**WHAT NEEDS TO BE DONE**:
Check each line of the entries below for the string "before"; copy every line where it appears.

**** EXTRACTED INFORMATION

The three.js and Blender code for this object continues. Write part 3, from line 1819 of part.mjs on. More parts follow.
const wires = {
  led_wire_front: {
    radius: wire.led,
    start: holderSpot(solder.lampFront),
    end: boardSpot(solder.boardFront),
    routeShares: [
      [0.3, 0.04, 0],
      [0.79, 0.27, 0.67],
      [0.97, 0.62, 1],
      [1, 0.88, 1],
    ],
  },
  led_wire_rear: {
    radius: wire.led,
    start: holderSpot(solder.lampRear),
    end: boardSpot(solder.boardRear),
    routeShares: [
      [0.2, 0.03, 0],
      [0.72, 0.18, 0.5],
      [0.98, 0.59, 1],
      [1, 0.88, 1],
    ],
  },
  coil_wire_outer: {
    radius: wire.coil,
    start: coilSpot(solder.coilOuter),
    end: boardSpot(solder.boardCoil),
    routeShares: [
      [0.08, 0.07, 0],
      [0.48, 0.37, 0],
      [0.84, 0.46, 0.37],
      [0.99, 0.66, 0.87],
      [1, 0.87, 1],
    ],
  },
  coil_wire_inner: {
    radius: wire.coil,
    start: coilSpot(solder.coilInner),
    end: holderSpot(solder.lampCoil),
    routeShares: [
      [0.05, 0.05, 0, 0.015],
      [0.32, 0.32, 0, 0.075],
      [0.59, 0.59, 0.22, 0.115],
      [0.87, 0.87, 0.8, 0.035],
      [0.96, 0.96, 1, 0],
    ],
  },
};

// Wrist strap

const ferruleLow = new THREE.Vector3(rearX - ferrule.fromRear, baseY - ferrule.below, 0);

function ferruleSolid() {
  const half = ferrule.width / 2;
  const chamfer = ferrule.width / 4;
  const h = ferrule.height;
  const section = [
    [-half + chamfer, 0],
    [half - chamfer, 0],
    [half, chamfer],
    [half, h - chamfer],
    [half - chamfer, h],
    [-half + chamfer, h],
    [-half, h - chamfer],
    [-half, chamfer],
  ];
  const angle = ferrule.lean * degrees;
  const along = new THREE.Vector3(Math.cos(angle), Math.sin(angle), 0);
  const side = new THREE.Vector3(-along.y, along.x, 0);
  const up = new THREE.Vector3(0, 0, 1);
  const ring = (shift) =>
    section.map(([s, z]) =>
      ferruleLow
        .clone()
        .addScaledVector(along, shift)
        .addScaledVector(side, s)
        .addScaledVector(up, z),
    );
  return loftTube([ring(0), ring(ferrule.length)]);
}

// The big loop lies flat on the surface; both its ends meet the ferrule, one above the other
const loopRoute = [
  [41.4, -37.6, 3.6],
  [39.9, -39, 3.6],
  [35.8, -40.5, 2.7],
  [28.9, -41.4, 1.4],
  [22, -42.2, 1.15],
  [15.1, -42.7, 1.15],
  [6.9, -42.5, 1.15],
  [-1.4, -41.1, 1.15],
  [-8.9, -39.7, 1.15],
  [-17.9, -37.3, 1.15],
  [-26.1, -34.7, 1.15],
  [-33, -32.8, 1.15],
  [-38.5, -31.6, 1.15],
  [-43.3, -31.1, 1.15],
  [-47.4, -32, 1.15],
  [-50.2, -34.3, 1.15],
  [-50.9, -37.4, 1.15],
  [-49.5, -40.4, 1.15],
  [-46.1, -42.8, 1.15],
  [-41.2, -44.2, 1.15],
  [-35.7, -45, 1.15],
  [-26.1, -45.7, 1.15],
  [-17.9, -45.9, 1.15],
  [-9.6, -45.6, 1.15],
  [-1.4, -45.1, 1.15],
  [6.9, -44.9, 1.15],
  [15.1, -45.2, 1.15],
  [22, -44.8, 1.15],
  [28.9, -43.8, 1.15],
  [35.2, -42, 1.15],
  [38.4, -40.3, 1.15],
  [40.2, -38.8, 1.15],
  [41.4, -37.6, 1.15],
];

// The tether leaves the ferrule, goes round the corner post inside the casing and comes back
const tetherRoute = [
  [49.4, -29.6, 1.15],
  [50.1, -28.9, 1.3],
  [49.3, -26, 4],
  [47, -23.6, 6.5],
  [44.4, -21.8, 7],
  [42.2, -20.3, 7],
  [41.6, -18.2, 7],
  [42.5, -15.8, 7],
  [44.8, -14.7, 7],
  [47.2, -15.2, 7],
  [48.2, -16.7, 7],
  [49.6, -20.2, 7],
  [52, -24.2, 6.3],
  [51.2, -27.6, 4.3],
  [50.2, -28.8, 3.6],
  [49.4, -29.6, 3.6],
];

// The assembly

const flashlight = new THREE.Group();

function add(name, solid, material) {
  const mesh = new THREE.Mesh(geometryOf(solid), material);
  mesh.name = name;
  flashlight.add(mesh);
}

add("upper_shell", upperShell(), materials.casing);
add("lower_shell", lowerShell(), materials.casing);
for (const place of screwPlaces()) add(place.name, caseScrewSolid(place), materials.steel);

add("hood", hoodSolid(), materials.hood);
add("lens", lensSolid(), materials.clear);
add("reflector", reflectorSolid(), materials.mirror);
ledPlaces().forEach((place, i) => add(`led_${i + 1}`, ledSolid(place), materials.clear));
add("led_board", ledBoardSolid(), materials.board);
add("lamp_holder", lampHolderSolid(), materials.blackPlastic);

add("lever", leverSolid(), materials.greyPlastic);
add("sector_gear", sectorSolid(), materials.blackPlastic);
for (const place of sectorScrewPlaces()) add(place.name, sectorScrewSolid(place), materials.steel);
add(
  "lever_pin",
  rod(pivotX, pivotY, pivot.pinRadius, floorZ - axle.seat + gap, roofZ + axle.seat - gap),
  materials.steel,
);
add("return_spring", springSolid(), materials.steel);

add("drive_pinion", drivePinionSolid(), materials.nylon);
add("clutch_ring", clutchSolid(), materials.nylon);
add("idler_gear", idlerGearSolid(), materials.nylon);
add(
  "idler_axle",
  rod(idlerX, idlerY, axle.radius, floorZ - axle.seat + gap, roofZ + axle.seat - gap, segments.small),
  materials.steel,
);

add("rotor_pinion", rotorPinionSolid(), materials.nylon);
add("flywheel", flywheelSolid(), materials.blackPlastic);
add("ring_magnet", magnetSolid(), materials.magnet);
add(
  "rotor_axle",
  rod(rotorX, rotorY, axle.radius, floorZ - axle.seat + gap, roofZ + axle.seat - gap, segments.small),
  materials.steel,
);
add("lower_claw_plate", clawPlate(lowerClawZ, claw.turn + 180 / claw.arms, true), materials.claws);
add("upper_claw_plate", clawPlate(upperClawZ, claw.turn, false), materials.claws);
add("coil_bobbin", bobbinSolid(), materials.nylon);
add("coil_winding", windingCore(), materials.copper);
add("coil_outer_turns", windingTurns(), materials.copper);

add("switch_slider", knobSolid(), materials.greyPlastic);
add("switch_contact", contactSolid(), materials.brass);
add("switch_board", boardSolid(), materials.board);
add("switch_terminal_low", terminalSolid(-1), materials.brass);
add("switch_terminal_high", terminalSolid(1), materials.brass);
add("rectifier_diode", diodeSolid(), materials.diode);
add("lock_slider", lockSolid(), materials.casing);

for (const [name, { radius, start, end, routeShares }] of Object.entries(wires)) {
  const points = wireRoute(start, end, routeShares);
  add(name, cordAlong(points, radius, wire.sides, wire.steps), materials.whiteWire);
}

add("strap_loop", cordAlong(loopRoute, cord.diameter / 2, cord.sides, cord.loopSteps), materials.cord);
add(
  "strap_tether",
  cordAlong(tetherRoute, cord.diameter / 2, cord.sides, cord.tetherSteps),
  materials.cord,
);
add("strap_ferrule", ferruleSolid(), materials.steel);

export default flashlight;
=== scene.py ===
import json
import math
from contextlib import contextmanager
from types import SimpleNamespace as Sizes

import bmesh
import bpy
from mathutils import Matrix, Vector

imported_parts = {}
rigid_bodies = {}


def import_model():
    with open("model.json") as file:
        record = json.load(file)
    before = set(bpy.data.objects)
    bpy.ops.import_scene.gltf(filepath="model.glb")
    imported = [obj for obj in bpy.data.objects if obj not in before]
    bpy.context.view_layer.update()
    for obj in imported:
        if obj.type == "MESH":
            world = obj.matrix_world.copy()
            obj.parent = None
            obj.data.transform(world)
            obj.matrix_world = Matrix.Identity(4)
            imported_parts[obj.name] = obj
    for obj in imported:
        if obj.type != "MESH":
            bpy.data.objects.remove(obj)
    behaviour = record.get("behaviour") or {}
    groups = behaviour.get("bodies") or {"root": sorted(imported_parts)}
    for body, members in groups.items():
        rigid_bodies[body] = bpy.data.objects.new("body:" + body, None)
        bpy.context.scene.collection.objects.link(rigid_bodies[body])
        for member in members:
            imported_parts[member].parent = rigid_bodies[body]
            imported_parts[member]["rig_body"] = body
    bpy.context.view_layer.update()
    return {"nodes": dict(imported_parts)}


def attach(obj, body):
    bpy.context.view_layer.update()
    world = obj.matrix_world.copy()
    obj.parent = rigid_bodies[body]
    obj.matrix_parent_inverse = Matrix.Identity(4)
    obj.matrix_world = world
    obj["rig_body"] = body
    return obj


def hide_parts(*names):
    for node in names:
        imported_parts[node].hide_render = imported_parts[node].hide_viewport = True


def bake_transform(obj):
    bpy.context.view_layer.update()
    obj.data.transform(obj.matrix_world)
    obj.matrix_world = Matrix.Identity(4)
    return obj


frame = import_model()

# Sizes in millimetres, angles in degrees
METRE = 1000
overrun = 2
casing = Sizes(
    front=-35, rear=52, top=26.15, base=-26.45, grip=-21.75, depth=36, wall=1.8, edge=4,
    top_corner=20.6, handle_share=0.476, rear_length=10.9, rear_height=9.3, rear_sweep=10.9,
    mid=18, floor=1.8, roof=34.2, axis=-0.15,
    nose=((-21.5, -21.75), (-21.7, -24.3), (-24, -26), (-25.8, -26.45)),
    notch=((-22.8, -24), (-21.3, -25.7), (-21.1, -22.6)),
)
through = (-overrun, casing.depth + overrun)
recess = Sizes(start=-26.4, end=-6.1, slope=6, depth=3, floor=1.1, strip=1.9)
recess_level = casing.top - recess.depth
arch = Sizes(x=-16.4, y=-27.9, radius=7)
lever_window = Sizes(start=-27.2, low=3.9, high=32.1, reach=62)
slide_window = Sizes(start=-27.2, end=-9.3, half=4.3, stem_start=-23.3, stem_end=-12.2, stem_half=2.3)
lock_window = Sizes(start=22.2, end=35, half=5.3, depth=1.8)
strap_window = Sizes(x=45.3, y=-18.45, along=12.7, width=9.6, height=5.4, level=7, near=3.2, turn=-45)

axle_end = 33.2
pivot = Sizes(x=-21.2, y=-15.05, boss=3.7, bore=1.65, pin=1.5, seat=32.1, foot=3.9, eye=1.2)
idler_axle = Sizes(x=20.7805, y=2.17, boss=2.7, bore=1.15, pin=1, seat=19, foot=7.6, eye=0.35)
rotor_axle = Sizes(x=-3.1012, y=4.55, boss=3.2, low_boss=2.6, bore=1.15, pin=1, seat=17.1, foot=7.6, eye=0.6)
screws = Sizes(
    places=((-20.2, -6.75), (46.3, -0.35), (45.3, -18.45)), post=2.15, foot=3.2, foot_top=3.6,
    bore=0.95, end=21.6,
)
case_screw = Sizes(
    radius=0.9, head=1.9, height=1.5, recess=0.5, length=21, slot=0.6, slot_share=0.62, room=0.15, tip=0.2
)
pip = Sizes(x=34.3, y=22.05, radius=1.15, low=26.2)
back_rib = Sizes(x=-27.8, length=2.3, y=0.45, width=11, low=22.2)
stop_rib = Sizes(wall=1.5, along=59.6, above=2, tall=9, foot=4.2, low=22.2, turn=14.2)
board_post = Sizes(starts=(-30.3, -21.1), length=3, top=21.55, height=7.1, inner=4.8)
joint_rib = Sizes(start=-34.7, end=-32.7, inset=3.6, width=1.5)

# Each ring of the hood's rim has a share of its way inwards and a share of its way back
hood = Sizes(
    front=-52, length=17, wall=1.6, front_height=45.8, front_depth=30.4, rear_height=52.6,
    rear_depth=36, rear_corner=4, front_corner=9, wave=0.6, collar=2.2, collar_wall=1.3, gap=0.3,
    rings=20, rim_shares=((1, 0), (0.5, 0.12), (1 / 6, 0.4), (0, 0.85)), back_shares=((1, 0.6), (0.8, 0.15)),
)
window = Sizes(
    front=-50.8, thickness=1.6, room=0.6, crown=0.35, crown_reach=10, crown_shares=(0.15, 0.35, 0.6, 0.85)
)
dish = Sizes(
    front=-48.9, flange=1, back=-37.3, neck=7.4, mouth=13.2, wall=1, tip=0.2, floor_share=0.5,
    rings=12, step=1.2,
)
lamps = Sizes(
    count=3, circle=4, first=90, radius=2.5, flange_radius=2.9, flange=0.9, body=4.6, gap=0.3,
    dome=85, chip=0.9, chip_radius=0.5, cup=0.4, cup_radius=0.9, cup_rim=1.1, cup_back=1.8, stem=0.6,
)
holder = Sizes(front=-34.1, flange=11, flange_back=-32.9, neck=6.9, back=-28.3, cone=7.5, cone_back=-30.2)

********
**** EXTRACTED INFORMATION

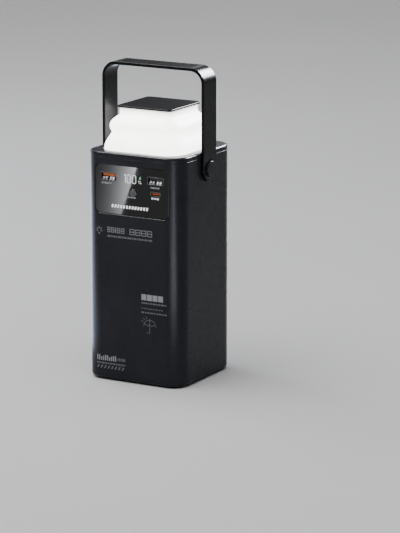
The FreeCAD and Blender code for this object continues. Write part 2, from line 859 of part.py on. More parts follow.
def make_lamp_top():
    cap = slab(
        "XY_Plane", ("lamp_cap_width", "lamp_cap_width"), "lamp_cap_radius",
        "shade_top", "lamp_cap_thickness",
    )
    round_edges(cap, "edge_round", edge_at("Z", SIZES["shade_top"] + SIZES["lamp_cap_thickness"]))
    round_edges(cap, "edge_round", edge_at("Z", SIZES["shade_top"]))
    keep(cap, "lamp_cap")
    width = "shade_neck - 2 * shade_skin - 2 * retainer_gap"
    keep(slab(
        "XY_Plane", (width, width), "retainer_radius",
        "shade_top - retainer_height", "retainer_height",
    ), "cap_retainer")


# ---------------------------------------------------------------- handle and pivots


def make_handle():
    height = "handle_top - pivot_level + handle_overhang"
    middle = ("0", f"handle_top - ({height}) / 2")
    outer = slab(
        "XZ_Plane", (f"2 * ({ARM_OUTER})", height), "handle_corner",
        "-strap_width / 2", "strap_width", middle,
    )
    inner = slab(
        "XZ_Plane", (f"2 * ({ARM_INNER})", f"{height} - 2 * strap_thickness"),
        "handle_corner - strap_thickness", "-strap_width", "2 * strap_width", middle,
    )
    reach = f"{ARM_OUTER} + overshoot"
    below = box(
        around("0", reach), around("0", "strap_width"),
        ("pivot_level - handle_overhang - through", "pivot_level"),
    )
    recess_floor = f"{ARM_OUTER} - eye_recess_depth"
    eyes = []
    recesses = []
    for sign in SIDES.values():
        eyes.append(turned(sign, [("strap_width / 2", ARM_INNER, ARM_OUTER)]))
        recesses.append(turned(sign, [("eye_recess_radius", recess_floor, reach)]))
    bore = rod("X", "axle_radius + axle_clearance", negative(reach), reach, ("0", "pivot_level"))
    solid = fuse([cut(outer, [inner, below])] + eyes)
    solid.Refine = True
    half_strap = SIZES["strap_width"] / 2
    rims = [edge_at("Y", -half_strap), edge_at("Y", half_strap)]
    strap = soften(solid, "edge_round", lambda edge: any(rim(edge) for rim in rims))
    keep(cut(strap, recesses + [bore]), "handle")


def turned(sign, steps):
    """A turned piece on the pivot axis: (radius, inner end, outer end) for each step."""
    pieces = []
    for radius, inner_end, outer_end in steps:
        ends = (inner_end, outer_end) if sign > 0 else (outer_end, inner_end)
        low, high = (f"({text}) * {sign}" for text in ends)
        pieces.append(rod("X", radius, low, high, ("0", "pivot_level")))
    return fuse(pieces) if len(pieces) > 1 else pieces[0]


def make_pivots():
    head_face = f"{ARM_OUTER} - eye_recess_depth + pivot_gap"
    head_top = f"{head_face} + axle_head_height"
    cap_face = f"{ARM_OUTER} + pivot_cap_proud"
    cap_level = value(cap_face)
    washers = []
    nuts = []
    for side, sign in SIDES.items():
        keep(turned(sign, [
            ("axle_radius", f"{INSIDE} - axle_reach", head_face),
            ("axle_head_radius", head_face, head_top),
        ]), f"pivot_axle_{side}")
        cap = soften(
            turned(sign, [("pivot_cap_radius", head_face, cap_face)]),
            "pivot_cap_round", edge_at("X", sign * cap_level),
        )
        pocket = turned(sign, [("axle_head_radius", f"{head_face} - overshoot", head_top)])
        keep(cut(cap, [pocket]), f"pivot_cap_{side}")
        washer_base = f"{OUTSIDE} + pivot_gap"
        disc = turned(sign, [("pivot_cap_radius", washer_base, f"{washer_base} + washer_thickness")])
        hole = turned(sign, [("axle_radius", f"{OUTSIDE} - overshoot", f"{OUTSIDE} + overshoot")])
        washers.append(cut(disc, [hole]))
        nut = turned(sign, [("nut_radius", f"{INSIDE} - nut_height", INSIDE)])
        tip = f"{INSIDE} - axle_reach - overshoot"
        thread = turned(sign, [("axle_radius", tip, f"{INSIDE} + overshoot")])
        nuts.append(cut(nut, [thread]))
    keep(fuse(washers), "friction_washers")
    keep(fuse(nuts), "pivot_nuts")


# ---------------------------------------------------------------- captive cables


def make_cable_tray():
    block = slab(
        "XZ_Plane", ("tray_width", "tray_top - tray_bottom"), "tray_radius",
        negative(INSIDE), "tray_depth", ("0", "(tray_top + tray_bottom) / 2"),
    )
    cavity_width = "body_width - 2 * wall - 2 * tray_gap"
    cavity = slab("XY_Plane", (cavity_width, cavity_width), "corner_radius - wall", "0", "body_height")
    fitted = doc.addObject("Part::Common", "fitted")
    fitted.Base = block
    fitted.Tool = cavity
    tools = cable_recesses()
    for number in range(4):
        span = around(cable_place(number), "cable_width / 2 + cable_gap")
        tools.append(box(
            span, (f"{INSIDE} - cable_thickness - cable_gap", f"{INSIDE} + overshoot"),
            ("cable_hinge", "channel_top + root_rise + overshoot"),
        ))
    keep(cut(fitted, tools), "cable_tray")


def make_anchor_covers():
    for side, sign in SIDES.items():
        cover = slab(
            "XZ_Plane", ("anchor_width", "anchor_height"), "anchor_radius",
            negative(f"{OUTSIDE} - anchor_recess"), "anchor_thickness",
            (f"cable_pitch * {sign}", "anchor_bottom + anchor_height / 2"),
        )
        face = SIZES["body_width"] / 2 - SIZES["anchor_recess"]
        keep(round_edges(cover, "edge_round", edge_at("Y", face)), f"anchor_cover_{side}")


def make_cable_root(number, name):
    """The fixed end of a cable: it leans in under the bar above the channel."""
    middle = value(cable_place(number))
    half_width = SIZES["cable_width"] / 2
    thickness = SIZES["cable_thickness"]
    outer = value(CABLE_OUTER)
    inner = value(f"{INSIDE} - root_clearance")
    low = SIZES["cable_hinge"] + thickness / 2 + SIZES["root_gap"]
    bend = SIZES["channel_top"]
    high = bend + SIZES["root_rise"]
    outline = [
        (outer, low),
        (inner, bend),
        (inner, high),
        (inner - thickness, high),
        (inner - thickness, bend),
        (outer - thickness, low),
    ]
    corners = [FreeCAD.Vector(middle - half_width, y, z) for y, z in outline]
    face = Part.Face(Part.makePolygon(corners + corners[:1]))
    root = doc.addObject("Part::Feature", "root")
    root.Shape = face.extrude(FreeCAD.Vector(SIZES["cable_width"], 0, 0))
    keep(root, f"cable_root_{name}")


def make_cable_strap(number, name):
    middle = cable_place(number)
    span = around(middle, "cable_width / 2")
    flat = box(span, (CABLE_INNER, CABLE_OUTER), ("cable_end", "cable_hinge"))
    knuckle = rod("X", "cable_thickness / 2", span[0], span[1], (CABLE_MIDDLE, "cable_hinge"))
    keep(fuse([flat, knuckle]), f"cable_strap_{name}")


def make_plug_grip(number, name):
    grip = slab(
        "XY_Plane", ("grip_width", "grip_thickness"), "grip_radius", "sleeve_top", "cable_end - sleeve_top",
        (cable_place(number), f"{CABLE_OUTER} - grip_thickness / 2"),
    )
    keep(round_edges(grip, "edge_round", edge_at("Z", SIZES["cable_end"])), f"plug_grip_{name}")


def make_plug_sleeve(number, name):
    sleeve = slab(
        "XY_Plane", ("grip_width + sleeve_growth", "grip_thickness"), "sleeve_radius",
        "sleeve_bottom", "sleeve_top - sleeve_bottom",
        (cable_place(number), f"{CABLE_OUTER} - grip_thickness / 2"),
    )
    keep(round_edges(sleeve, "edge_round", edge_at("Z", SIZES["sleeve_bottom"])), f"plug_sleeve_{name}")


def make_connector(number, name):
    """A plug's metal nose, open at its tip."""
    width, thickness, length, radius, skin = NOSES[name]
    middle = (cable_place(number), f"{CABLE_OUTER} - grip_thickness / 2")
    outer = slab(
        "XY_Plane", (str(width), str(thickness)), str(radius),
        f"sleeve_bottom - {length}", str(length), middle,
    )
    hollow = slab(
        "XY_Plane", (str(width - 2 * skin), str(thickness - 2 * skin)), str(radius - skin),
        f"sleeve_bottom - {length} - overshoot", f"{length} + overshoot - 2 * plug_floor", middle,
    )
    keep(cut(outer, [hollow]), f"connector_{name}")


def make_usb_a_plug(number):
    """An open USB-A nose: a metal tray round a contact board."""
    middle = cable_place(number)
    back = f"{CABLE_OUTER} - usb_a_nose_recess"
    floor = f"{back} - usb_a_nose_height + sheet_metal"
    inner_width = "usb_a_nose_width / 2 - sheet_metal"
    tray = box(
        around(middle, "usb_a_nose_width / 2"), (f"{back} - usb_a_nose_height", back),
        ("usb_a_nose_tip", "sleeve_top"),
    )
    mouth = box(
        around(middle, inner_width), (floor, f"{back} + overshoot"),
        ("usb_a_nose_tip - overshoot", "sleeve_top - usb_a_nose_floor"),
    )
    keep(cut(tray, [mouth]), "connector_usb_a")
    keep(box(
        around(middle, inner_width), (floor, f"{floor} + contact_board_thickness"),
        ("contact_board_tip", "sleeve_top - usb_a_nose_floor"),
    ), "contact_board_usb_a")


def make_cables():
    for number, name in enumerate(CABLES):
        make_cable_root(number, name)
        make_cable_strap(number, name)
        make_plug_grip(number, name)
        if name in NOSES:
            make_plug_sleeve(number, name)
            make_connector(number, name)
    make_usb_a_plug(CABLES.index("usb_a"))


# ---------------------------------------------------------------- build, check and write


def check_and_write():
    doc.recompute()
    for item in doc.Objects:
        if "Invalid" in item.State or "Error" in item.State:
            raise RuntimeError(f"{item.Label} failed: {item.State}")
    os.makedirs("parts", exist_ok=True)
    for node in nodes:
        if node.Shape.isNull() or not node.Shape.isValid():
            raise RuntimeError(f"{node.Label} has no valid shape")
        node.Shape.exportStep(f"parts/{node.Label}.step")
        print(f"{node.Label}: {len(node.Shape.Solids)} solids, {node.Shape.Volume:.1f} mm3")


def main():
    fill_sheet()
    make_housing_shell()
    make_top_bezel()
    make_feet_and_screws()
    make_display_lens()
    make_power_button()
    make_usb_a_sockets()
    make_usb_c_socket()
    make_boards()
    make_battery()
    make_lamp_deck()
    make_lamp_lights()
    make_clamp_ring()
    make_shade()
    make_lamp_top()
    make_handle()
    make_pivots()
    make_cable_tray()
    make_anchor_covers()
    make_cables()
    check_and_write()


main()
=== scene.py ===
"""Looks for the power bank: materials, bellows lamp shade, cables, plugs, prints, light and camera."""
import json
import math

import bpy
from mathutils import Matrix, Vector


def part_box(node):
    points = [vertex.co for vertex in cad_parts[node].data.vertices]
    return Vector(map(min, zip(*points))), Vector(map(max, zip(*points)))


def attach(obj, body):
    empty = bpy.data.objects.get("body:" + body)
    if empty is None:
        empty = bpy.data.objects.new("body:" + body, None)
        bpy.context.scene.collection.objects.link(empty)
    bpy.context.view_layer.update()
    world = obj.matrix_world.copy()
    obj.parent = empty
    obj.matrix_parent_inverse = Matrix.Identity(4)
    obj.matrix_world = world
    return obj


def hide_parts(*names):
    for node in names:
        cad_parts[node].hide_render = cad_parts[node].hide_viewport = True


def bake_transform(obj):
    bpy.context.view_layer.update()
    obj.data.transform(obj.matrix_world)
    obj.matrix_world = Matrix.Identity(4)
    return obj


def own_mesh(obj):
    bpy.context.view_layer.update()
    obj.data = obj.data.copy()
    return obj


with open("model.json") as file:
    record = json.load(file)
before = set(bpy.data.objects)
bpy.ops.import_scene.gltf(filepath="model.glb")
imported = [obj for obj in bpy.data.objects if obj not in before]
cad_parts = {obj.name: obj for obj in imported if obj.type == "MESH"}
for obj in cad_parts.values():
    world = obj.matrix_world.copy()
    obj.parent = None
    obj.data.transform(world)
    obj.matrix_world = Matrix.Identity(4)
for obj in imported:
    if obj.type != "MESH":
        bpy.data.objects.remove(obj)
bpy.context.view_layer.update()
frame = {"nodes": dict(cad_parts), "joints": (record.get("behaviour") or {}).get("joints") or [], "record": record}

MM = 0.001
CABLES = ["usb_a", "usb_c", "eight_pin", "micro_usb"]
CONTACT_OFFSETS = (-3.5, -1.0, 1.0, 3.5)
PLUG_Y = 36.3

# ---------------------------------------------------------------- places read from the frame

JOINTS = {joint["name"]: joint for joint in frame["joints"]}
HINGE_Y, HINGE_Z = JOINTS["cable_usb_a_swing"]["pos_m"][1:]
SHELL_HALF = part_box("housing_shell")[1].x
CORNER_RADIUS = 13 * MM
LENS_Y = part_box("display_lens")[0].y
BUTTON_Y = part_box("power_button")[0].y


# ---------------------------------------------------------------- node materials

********

**OUTPUT OF THE TASK**:
    before = set(bpy.data.objects)
    imported = [obj for obj in bpy.data.objects if obj not in before]
before = set(bpy.data.objects)
imported = [obj for obj in bpy.data.objects if obj not in before]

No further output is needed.